Technology and language
acquisition
I set out to write this
after attending a webinar on games in language learning. The talk simply
brought to the fore the issue of language learning assisted by technology.
I have been mulling over
the implications of using “smart” devices in learning languages for some time
now. The issue is, I feel, intricately linked with the question of whether
technology affects, modifies, the way the brain works in acquiring language. I
haven’t seen any research published on the topic, though there may well be some
and it is simply drowned in the sea of online publications.
I am no expert at
neurolinguistics – my knowledge amounts to what I was taught ages ago at
university and my non-expert pursuit of the discipline throughout my teaching
career. However, as an experienced teacher, I do know that there are as many
approaches to language learning as learners. For the sake of illustration, I
will mention an extreme (?)example of mother tongue interference. In my mother
tongue the letter “a” is often a prefix which means “without”. I was once
astounded to hear a student of mine interpreting an initial “a” in an English
word as a negative prefix. And of course, there have been countless other
individual instances of transferring mother tongue or second foreign language
rules and generalisations to English(first foreign language most of the times).

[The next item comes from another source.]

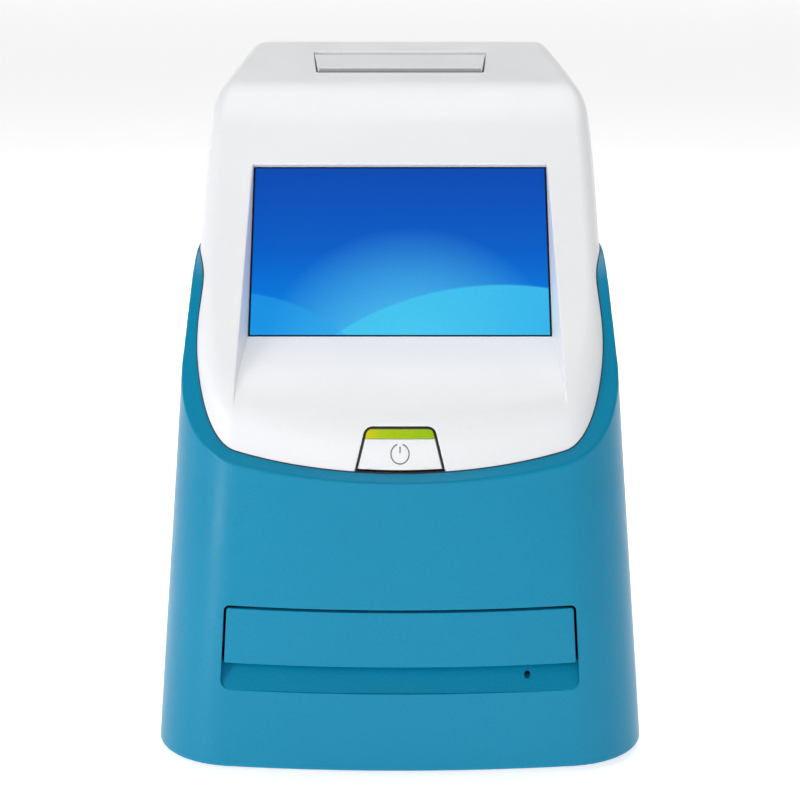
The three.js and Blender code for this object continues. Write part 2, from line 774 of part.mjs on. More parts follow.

Add all these complications to the unique way our brains are wired, and you
have enough challenges to last you many lifetimes!
At the core of my
ramifications lies the overarching question: does or can technology bring about
structural changes in the brain which could have a profound influence on how
learners approach a foreign language?
Here is where games come
into it. While attending the webinar about online games, it occurred to me for
the umpteenth time that most of what is used online is a replication of good
old conventional material in a digital form. At the risk of being called
old-fashioned and technophobic, I would argue that when it comes to games, I
mostly prefer the non-digital version. No digital alternative can rival the
satisfaction drawn from using a real board with counters, dice and all in
class. I am indeed urging a return to “traditional” games where we teachers can
share with our students the joy or disappointment, as the case might be, of
handling the dice and moving our counters forward or back.
But I am rambling on, and
it is time I got back to the main issue: how does technology affect foreign
language learning if, on the face of it, it doesn’t bring about structural
changes in the brain?
Here, I am cautioning the
reader that this is the conclusion of my teaching experience and careful
observation of hundreds of learners rather than a theory I could back up with
science.
The answer might be that
many learners who were and possibly still are not favoured by the exclusive use
of grammar rules and translation in order to learn a foreign language now have
unlimited access to real language – spoken and written – thanks to the web.
They can therefore follow the reverse process of gathering what is acceptable
or not in the language through their exposure to it rather than sweating to
apply rules to every single utterance they produce. Needless to say, the role
of the teacher lies in guiding the students through by selecting and grading
this enormous input at our and their fingertips so that they can get onto and
stay on the fast track to language acquisition.